### Task goal
Give all of the lines again exactly as they read.

### Data excerpt
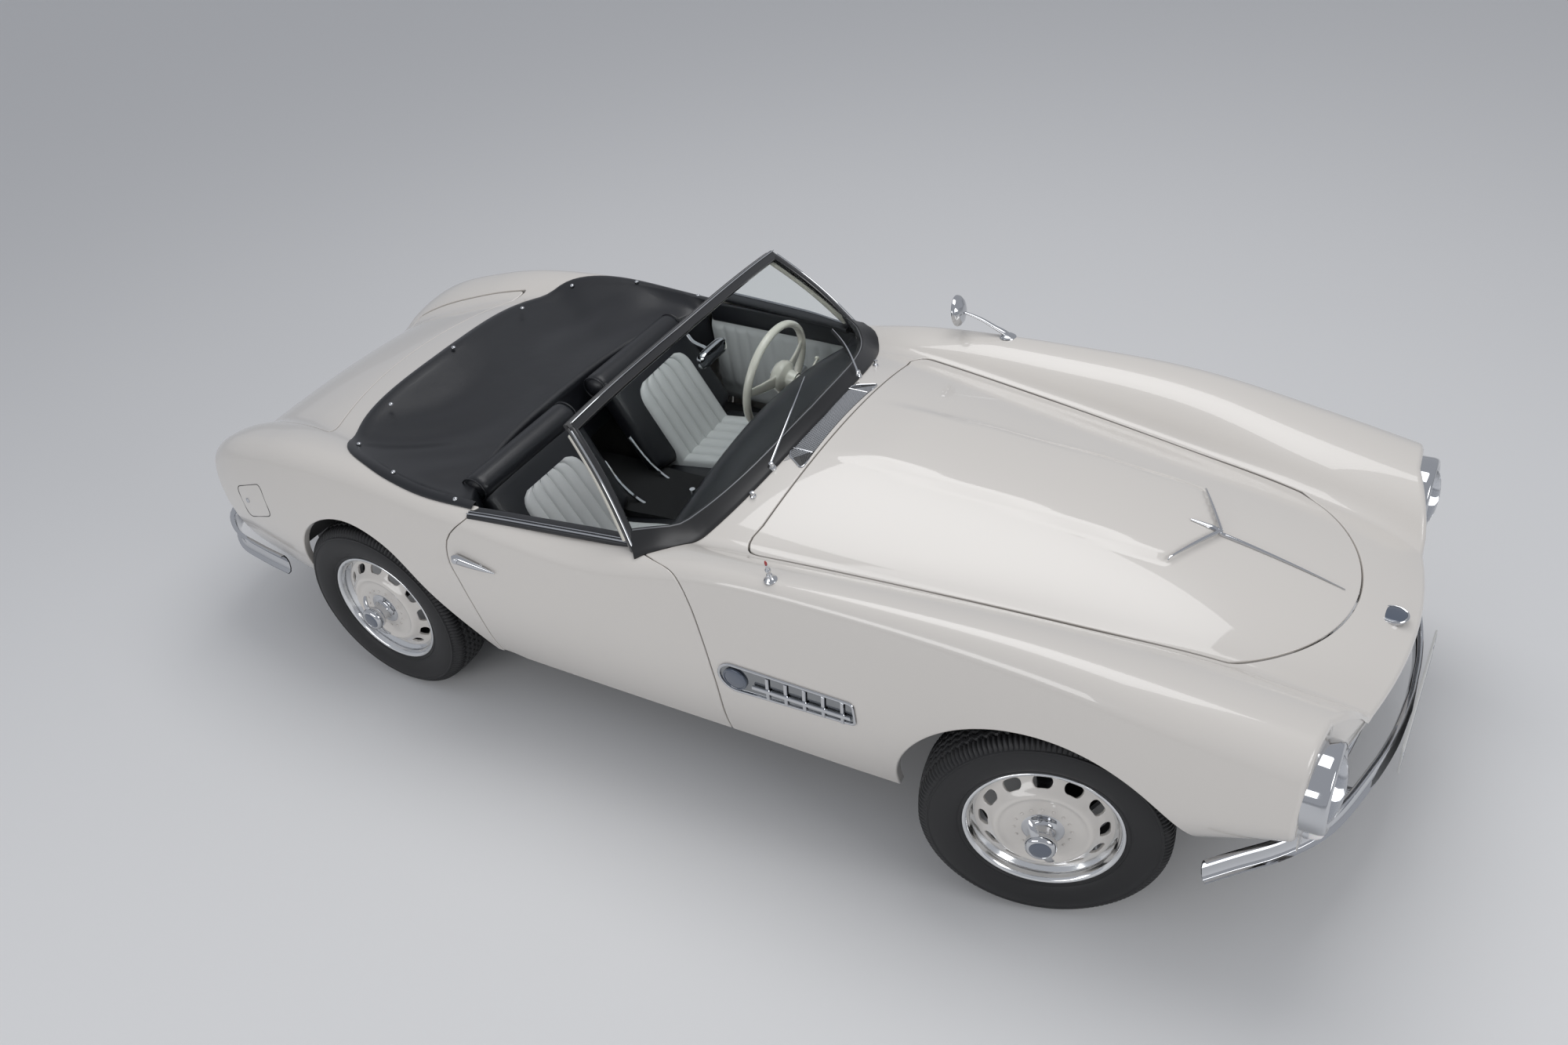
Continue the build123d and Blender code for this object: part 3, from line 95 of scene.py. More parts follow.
# Door shut lines as points on the skin of the near side, y positive.
DOOR_FRONT = [(-.120, .685, .887), (.027, .731, .898), (.134, .766, .888), (.185, .790, .819),
              (.217, .806, .722), (.235, .807, .566), (.211, .767, .300)]
DOOR_REAR = [(-.650, .700, .900), (-.680, .755, .882), (-.766, .798, .795), (-.771, .811, .722),
             (-.747, .817, .651), (-.723, .812, .536), (-.729, .770, .300)]
# Middle of the rail on top of each door.
RAIL = np.array([(-.062, .672, .889), (-.20, .684, .888), (-.40, .704, .887), (-.60, .725, .886),
                 (-.680, .7335, .884)])
ARCH_FRONT = (1.245, .270, .445)
ARCH_REAR = [(-.735, .200), (-.778, .330), (-.915, .530), (-1.066, .695), (-1.236, .747),
             (-1.390, .716), (-1.500, .640), (-1.566, .530), (-1.603, .400), (-1.610, .200)]

GAP = .0045                             # shut lines
PANEL_EDGE = .0035                      # rolled edge beside a shut line
PANEL_DEPTH = .014


# ---------------------------------------------------------------- skin of the body
def hermite(x, xs, ys):
    """Smooth curve through the table's points, with slopes from their neighbours."""
    slopes = np.gradient(ys, xs, axis=0)
    i = np.clip(np.searchsorted(xs, x) - 1, 0, len(xs) - 2)
    width = xs[i + 1] - xs[i]
    t = (x - xs[i]) / width
    return ((2 * t**3 - 3 * t**2 + 1) * ys[i] + (t**3 - 2 * t**2 + t) * width * slopes[i]
            + (3 * t**2 - 2 * t**3) * ys[i + 1] + (t**3 - t**2) * width * slopes[i + 1])


def arc(centre, start, end, count):
    """Points along the shorter arc from start to end, both included."""
    a = math.atan2(start[1] - centre[1], start[0] - centre[0])
    b = math.atan2(end[1] - centre[1], end[0] - centre[0])
    turn = (b - a + math.pi) % (2 * math.pi) - math.pi
    radius = math.hypot(start[0] - centre[0], start[1] - centre[1])
    angles = a + turn * np.linspace(0, 1, count)
    return np.stack([centre[0] + radius * np.cos(angles), centre[1] + radius * np.sin(angles)], 1)


def section(x):
    """Half section at a station, from the crown down to the sill, as points (y, z)."""
    zc, yv, zv, yf, zf, yw, zw, ys, zs = hermite(x, SECTIONS[:, 0], SECTIONS[:, 1:])
    drop = zc - zv
    crown = (yv**2 + drop**2) / (2 * drop)
    hollow = ((yf - yv)**2 + (zf - zv)**2) / (2 * max(zf - zv, 1e-4))
    rise, run = zf - zw, yw - yf
    turn_y, turn_z = math.sin(WING_TURN), 1 - math.cos(WING_TURN)
    rest_y, rest_z = 1 - turn_y, math.cos(WING_TURN)
    top = (run * rest_z - rise * rest_y) / (turn_y * rest_z - rest_y * turn_z)
    joint = (yf + top * turn_y, zf - top * turn_z)
    side = (rise - top * turn_z) / rest_z
    below = ((yw - ys)**2 + (zw - zs)**2) / (2 * (yw - ys))
    centre = arc((0, zc - crown), (0, zc), (yv, zv), 29)
    shoulder = arc((yf, zf - hollow), (yv, zv), (yf, zf), 17)
    # the valley is eased by a short curve between points on either side
    a, b, c = centre[-3], (yv, zv), shoulder[4]
    t = np.linspace(0, 1, 9)[:, None]
    ease = (1 - t)**2 * a + 2 * t * (1 - t) * np.array(b) + t**2 * c
    return np.concatenate([
        centre[:-3], ease, shoulder[5:],
        arc((yf, zf - top), (yf, zf), joint, 13)[1:],
        arc((yw - side, zw), joint, (yw, zw), 9)[1:],
        arc((yw - below, zw), (yw, zw), (ys, zs), 15)[1:],
    ])


def end_x(y, z, column):
    """Station of the nose (column 1) or tail (column 3) face at a lateral place and a height."""
    centre = np.interp(z, ENDS[:, 0], ENDS[:, column])
    corner = np.interp(z, ENDS[:, 0], ENDS[:, column + 1])
    forward = 1 if column == 1 else -1
    bow = np.abs(centre - corner)
    radius = (CORNER_Y**2 + bow**2) / (2 * bow)
    y = np.abs(y)
    inner = centre - forward * (radius - np.sqrt(np.maximum(radius**2 - np.minimum(y, CORNER_Y)**2, 0)))
    slant = (y - CORNER_Y) / (ENVELOPE_Y - CORNER_Y) * SIDE_SLANT * (1 if column == 1 else 2)
    return np.where(y > CORNER_Y, corner - forward * slant, inner)


PLATEAU = dict(rear=.300, tip=1.479, shoulder=1.383, half=(.155, .178), rise=.011, step=.016)


def plateau(x, y):
    """Height added by the bonnet's raised middle."""
    y = np.abs(y)
    half = np.interp(x, (PLATEAU["rear"], PLATEAU["shoulder"]), PLATEAU["half"])
    front = PLATEAU["tip"] - (PLATEAU["tip"] - PLATEAU["shoulder"]) * y / PLATEAU["half"][1]
    inside = np.minimum((half - y) / PLATEAU["step"], (front - x) / PLATEAU["step"])
    step = np.clip(inside + .5, 0, 1)
    fade = np.clip((x - PLATEAU["rear"]) / .25, 0, 1)
    return PLATEAU["rise"] * step * step * (3 - 2 * step) * fade * fade * (3 - 2 * fade)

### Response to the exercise
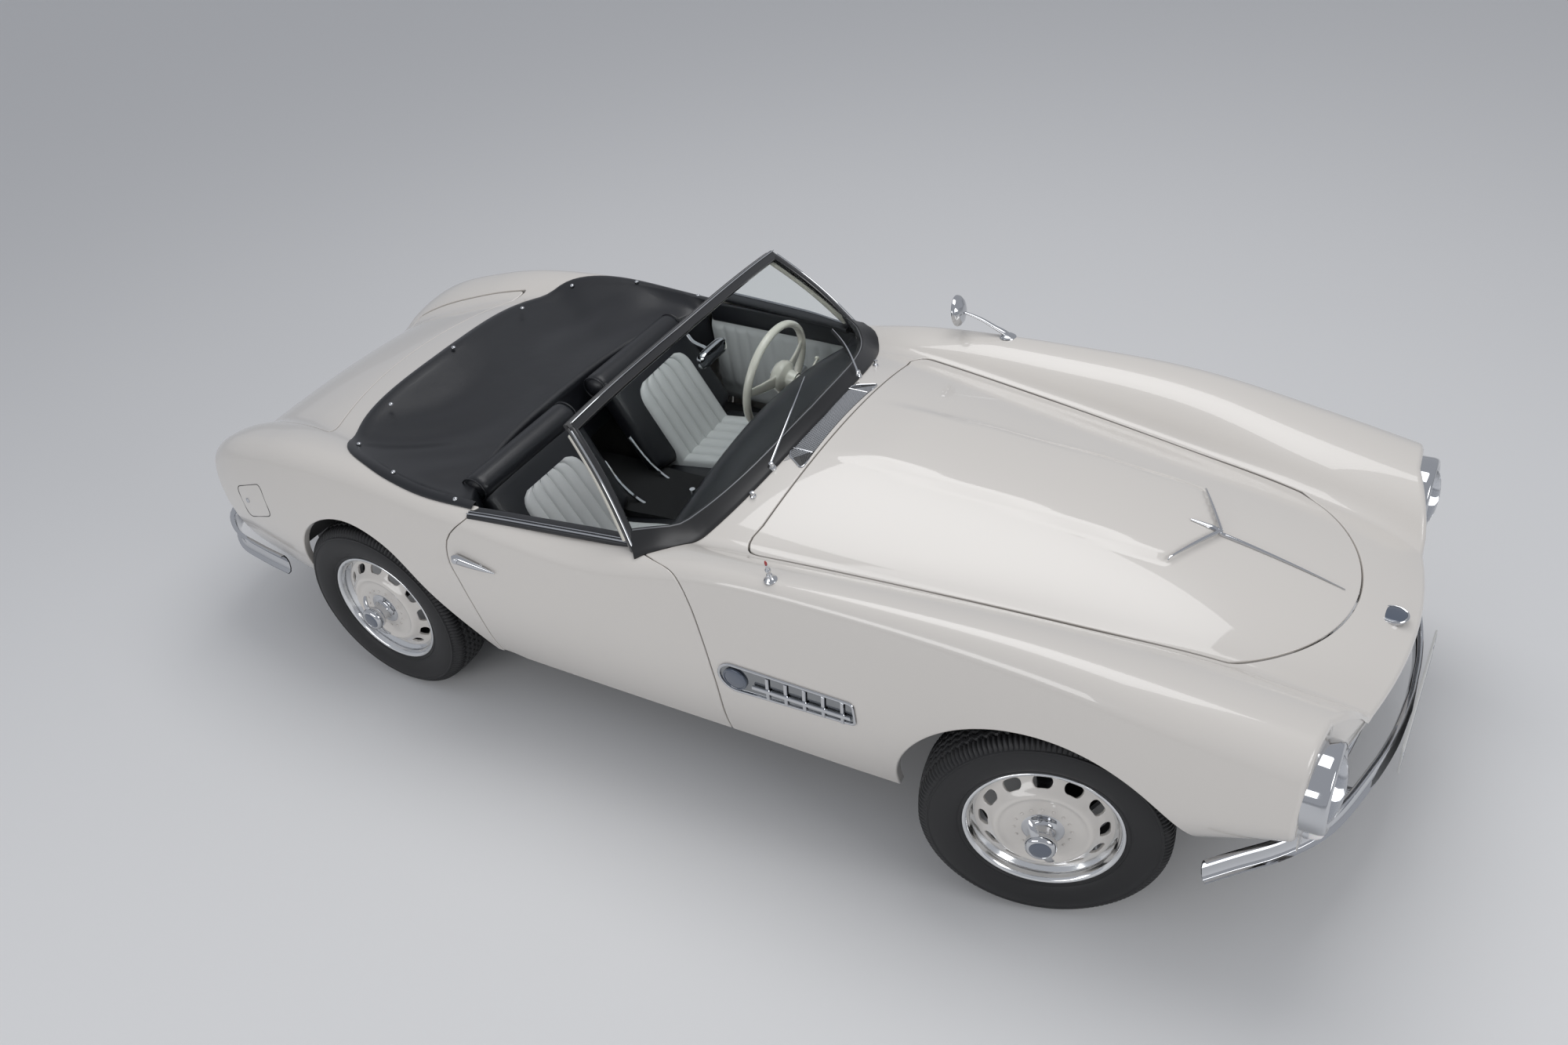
Continue the build123d and Blender code for this object: part 3, from line 95 of scene.py. More parts follow.
# Door shut lines as points on the skin of the near side, y positive.
DOOR_FRONT = [(-.120, .685, .887), (.027, .731, .898), (.134, .766, .888), (.185, .790, .819),
              (.217, .806, .722), (.235, .807, .566), (.211, .767, .300)]
DOOR_REAR = [(-.650, .700, .900), (-.680, .755, .882), (-.766, .798, .795), (-.771, .811, .722),
             (-.747, .817, .651), (-.723, .812, .536), (-.729, .770, .300)]
# Middle of the rail on top of each door.
RAIL = np.array([(-.062, .672, .889), (-.20, .684, .888), (-.40, .704, .887), (-.60, .725, .886),
                 (-.680, .7335, .884)])
ARCH_FRONT = (1.245, .270, .445)
ARCH_REAR = [(-.735, .200), (-.778, .330), (-.915, .530), (-1.066, .695), (-1.236, .747),
             (-1.390, .716), (-1.500, .640), (-1.566, .530), (-1.603, .400), (-1.610, .200)]

GAP = .0045                             # shut lines
PANEL_EDGE = .0035                      # rolled edge beside a shut line
PANEL_DEPTH = .014


# ---------------------------------------------------------------- skin of the body
def hermite(x, xs, ys):
    """Smooth curve through the table's points, with slopes from their neighbours."""
    slopes = np.gradient(ys, xs, axis=0)
    i = np.clip(np.searchsorted(xs, x) - 1, 0, len(xs) - 2)
    width = xs[i + 1] - xs[i]
    t = (x - xs[i]) / width
    return ((2 * t**3 - 3 * t**2 + 1) * ys[i] + (t**3 - 2 * t**2 + t) * width * slopes[i]
            + (3 * t**2 - 2 * t**3) * ys[i + 1] + (t**3 - t**2) * width * slopes[i + 1])


def arc(centre, start, end, count):
    """Points along the shorter arc from start to end, both included."""
    a = math.atan2(start[1] - centre[1], start[0] - centre[0])
    b = math.atan2(end[1] - centre[1], end[0] - centre[0])
    turn = (b - a + math.pi) % (2 * math.pi) - math.pi
    radius = math.hypot(start[0] - centre[0], start[1] - centre[1])
    angles = a + turn * np.linspace(0, 1, count)
    return np.stack([centre[0] + radius * np.cos(angles), centre[1] + radius * np.sin(angles)], 1)


def section(x):
    """Half section at a station, from the crown down to the sill, as points (y, z)."""
    zc, yv, zv, yf, zf, yw, zw, ys, zs = hermite(x, SECTIONS[:, 0], SECTIONS[:, 1:])
    drop = zc - zv
    crown = (yv**2 + drop**2) / (2 * drop)
    hollow = ((yf - yv)**2 + (zf - zv)**2) / (2 * max(zf - zv, 1e-4))
    rise, run = zf - zw, yw - yf
    turn_y, turn_z = math.sin(WING_TURN), 1 - math.cos(WING_TURN)
    rest_y, rest_z = 1 - turn_y, math.cos(WING_TURN)
    top = (run * rest_z - rise * rest_y) / (turn_y * rest_z - rest_y * turn_z)
    joint = (yf + top * turn_y, zf - top * turn_z)
    side = (rise - top * turn_z) / rest_z
    below = ((yw - ys)**2 + (zw - zs)**2) / (2 * (yw - ys))
    centre = arc((0, zc - crown), (0, zc), (yv, zv), 29)
    shoulder = arc((yf, zf - hollow), (yv, zv), (yf, zf), 17)
    # the valley is eased by a short curve between points on either side
    a, b, c = centre[-3], (yv, zv), shoulder[4]
    t = np.linspace(0, 1, 9)[:, None]
    ease = (1 - t)**2 * a + 2 * t * (1 - t) * np.array(b) + t**2 * c
    return np.concatenate([
        centre[:-3], ease, shoulder[5:],
        arc((yf, zf - top), (yf, zf), joint, 13)[1:],
        arc((yw - side, zw), joint, (yw, zw), 9)[1:],
        arc((yw - below, zw), (yw, zw), (ys, zs), 15)[1:],
    ])


def end_x(y, z, column):
    """Station of the nose (column 1) or tail (column 3) face at a lateral place and a height."""
    centre = np.interp(z, ENDS[:, 0], ENDS[:, column])
    corner = np.interp(z, ENDS[:, 0], ENDS[:, column + 1])
    forward = 1 if column == 1 else -1
    bow = np.abs(centre - corner)
    radius = (CORNER_Y**2 + bow**2) / (2 * bow)
    y = np.abs(y)
    inner = centre - forward * (radius - np.sqrt(np.maximum(radius**2 - np.minimum(y, CORNER_Y)**2, 0)))
    slant = (y - CORNER_Y) / (ENVELOPE_Y - CORNER_Y) * SIDE_SLANT * (1 if column == 1 else 2)
    return np.where(y > CORNER_Y, corner - forward * slant, inner)


PLATEAU = dict(rear=.300, tip=1.479, shoulder=1.383, half=(.155, .178), rise=.011, step=.016)


def plateau(x, y):
    """Height added by the bonnet's raised middle."""
    y = np.abs(y)
    half = np.interp(x, (PLATEAU["rear"], PLATEAU["shoulder"]), PLATEAU["half"])
    front = PLATEAU["tip"] - (PLATEAU["tip"] - PLATEAU["shoulder"]) * y / PLATEAU["half"][1]
    inside = np.minimum((half - y) / PLATEAU["step"], (front - x) / PLATEAU["step"])
    step = np.clip(inside + .5, 0, 1)
    fade = np.clip((x - PLATEAU["rear"]) / .25, 0, 1)
    return PLATEAU["rise"] * step * step * (3 - 2 * step) * fade * fade * (3 - 2 * fade)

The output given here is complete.